The history of human space exploration since Apollo has been one of fits and starts, initiatives often boldly announced only to quietly fade away. Over time, even staunch space advocates have come to recognize that Apollo was not the beginning of a broader expansion into the solar system but instead an aberration fueled by the Cold War competition—the Space Race—with the Soviet Union. When the US “won” that race, the incentive to continue the program went away. And even during the height of the Apollo program, public support for the program was nowhere near as high as our nostalgia-tainted recollections claim.

However, the failure to build upon Apollo may have an even more fundamental cause than a Cold War competition. In No Requiem for the Space Age, historian Matthew Tribbe argues that Apollo took place just as American society was undergoing a transition from “rationalism” to “neo-romanticism.” The former represented the philosophy predominant in America after World War II, where science and technology played a key role in advancing society. The latter was the reaction to it that emerged in the late 1960s and early 1970s in forms like the counterculture movement and rise in interest in mysticism.

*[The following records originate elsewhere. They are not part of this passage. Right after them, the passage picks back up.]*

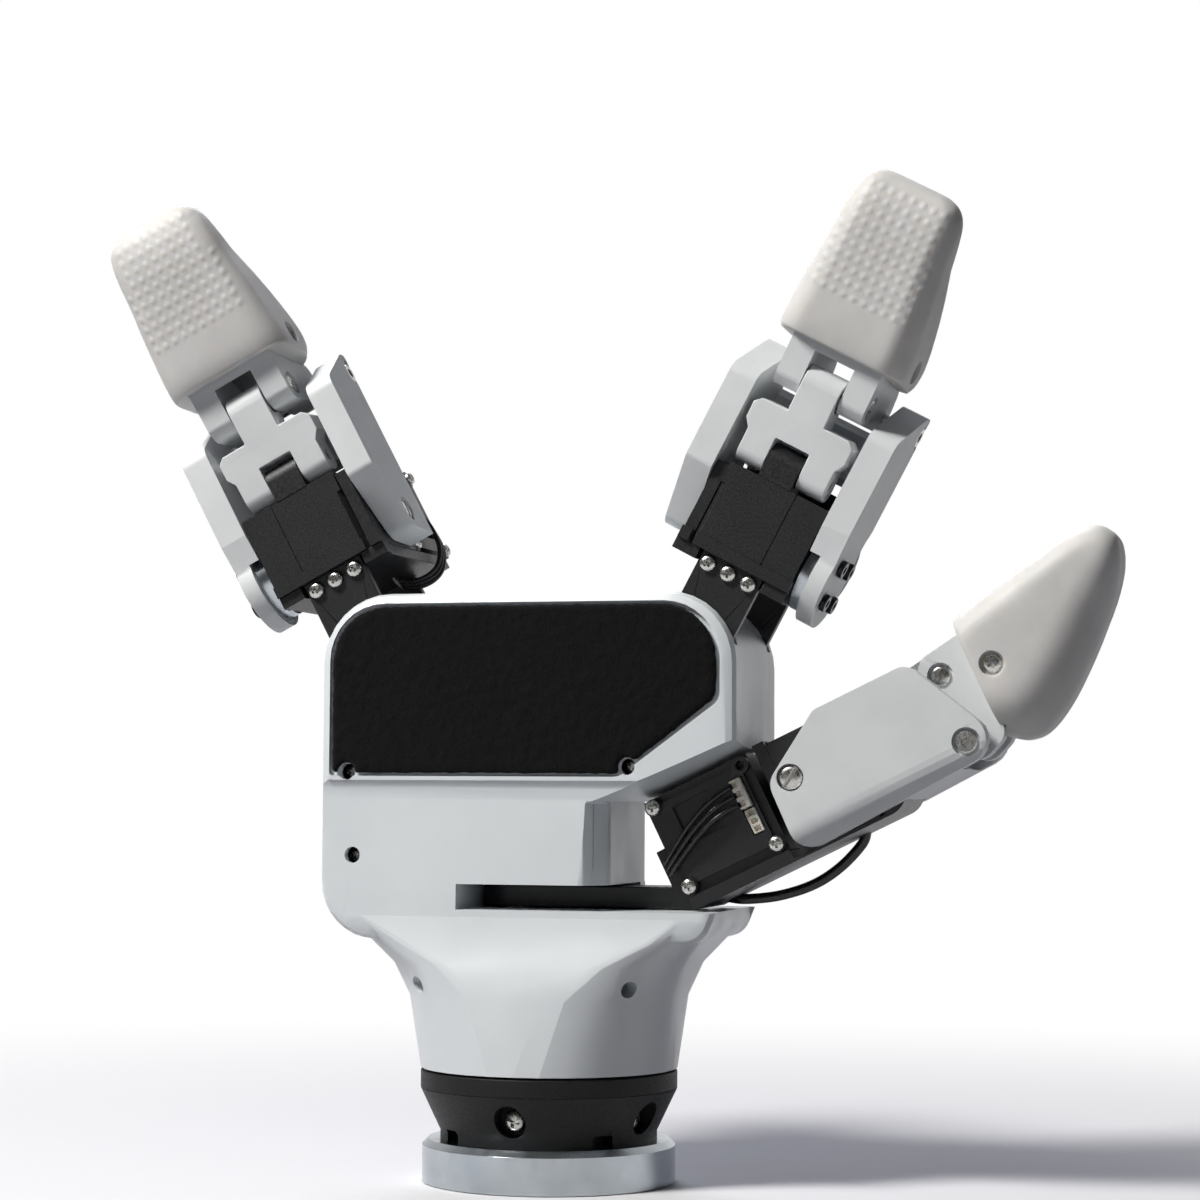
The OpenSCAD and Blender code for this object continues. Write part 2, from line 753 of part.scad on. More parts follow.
// Tube of round section along a list of points
module tube(path, r, sides = 8) {
  n = len(path);
  rings = [for (i = [0:n - 1])
    let (
      d = unit(path[min(i + 1, n - 1)] - path[max(i - 1, 0)]),
      s = unit(cross(d, [0, 1, 0.13])),
      t = cross(s, d)
    )
    each [for (k = [0:sides - 1]) path[i] + r * (cos(360 * k / sides) * s + sin(360 * k / sides) * t)]
  ];
  polyhedron(rings, concat(
    [[for (k = [0:sides - 1]) k]],
    [for (i = [0:n - 2], k = [0:sides - 1])
      [i * sides + k, (i + 1) * sides + k, (i + 1) * sides + (k + 1) % sides, i * sides + (k + 1) % sides]],
    [[for (k = [sides - 1:-1:0]) (n - 1) * sides + k]]
  ), convexity = 6);
}

module thumb_wires() {
  color("#101012") for (j = [-1:1])
    tube([for (t = [0:0.3:6]) bspline(wire_route, t) + [0, j * (2.4 - 0.16 * t), 0]], wire_r);
}

mounting_ring();
wrist_flange();
wrist_collar();
wrist_screws();
front_shell();
back_shell();
foam_pad();
shell_screws();
palm_frame();
spread_pins();
swing_pin();
swing_servo();

at_index() bracket();  // index_bracket
at_index() flex_servo();  // index_flex_servo
at_index() rear_servo();  // index_rear_servo
at_index() base_screws();  // index_base_screws
at_index() boss();  // index_boss
at_index() at_proximal(finger_flex) horn();  // index_horn
at_index() at_proximal(finger_flex) horn_cover();  // index_horn_cover
at_index() at_proximal(finger_flex) idler_cover();  // index_idler_cover
at_index() at_proximal(finger_flex) horn_screws();  // index_horn_screws
at_index() at_proximal(finger_flex) pivot_screws();  // index_pivot_screws
at_index() at_rod(finger_flex) rod();  // index_rod
at_index() at_tip(finger_flex) tip_link();  // index_tip_link
at_index() at_tip(finger_flex) tip_pins();  // index_tip_pins
at_index() at_tip(finger_flex) tip_pad();  // index_tip_pad

at_middle() bracket();  // middle_bracket
at_middle() flex_servo();  // middle_flex_servo
at_middle() rear_servo();  // middle_rear_servo
at_middle() base_screws();  // middle_base_screws
at_middle() boss();  // middle_boss
at_middle() at_proximal(finger_flex) horn();  // middle_horn
at_middle() at_proximal(finger_flex) horn_cover();  // middle_horn_cover
at_middle() at_proximal(finger_flex) idler_cover();  // middle_idler_cover
at_middle() at_proximal(finger_flex) horn_screws();  // middle_horn_screws
at_middle() at_proximal(finger_flex) pivot_screws();  // middle_pivot_screws
at_middle() at_rod(finger_flex) rod();  // middle_rod
at_middle() at_tip(finger_flex) tip_link();  // middle_tip_link
at_middle() at_tip(finger_flex) tip_pins();  // middle_tip_pins
at_middle() at_tip(finger_flex) tip_pad();  // middle_tip_pad

thumb_arm();
at_thumb() mirror([1, 0, 0]) thumb_base_servo();
at_thumb() thumb_housing();
at_thumb() flex_servo();  // thumb_flex_servo
at_thumb() mirror([1, 0, 0]) thumb_base_screws();
at_thumb() mirror([1, 0, 0]) thumb_plug();
at_thumb() mirror([1, 0, 0]) thumb_wires();
at_thumb() boss();  // thumb_boss
at_thumb() horn();  // thumb_horn
at_thumb() horn_cover();  // thumb_horn_cover
at_thumb() idler_cover();  // thumb_idler_cover
at_thumb() horn_screws();  // thumb_horn_screws
at_thumb() pivot_screws();  // thumb_pivot_screws
at_thumb() at_rod(0) rod();  // thumb_rod
at_thumb() at_tip(0) tip_link();  // thumb_tip_link
at_thumb() at_tip(0) tip_pins();  // thumb_tip_pins
at_thumb() at_tip(0) tip_pad();  // thumb_tip_pad
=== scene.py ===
"""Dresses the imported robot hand: finishes, soft pads, screws and wires, on a plain stage."""

import json
import math
import random

import bmesh
import bpy
from bpy.props import FloatProperty, FloatVectorProperty, PointerProperty
from mathutils import Matrix, Vector


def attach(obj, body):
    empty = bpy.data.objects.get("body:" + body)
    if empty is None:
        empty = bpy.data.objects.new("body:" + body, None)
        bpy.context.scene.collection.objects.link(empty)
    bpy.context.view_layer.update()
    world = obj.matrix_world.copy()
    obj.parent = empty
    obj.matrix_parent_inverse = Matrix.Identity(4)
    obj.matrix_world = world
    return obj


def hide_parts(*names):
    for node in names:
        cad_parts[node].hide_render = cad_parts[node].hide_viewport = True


bl_info = {
    "name": "Robot Hand Dresser",
    "version": (1, 0, 0),
    "blender": (4, 5, 0),
    "location": "3D View > Sidebar > Robot Hand",
    "description": "Finishes, soft pads, screws and wires for a three-fingered robot hand",
    "category": "Object",
}

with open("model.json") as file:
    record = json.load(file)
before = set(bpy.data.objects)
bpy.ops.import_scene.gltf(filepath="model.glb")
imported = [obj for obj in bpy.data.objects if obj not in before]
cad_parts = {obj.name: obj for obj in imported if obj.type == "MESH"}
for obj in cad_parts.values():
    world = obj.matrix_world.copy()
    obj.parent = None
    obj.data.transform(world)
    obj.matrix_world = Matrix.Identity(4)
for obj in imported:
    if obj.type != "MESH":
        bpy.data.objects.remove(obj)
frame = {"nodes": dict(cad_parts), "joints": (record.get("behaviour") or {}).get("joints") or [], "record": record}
NODES = frame["nodes"]
FINGERS = ("index", "middle", "thumb")
MM = 0.001


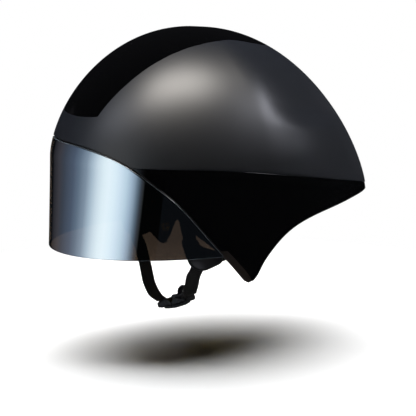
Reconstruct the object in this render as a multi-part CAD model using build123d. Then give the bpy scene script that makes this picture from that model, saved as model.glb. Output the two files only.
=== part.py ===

What does that have to do with sending humans to the Moon? Tribbe sees Apollo as the apex of rationalism, a massive harnessing of technology to achieve a goal. By the time NASA achieved that goal, though, rationalism was giving ground to neo-romanticism, as many Americans became skeptical of the benefits technology offered. “NASA may have been harmless—at worst, unnecessary and unrewarding—but it had the bad fortune to promote itself as the next logical step in national and human progress at a moment when the very meaning of ‘progress’ was engulfed in controversy,” he writes.

“Ultimately, Americans were unable to successfully invest it with any deeper meaning than simply being an amazing human accomplishment.”

Tribbe makes his case in several ways. One is to note the limited effect the Apollo 11 mission had on society. The first landing on the Moon may have been a major historical milestone, but commentators even then struggled to explain its significance. (Tribbe devotes a chapter to Norman Mailer’s struggles to write about Apollo, which led to the critically underwhelming book Of a Fire on the Moon.) A year after Apollo 11, newspapers found that a majority of Americans—14 of 15 in St. Louis, in an informal New York Times poll—could not recall the name of the first man to set foot on the Moon. Meanwhile, he recounts, the rise of neo-romanticism, critical of the role of science and technology played in society’s ills at the time, challenged the benefits of such ventures.

While space exploration didn’t threaten society in the same way as technology did elsewhere, in the form or war or environmental degradation, Apollo did commit, in the eyes of many, the sin of “demystifying” the Moon, turning into a bland, gray world. “This disenchantment helped reveal the spiritual poverty of ventures like Apollo, and can help explain why it turned out to be so dissatisfying to so many,” Tribbe writes. “Ultimately, Americans were unable to successfully invest it with any deeper meaning than simply being an amazing human accomplishment.”

And without that deeper meaning, there was little desire to try and follow up Apollo, Tribbe concludes. Neo-romanticism didn’t supplant rationalism in the end, he concludes, as the two philosophies have learned to coexist: today we embrace the advancement of technology, but also spiritualism as well. That reconciliation, though, appears to have done nothing to advance the cause of human space exploration, in at least anything like the Apollo paradigm that sent humans to the Moon 45 years ago, but has failed to return them for more than 40 years.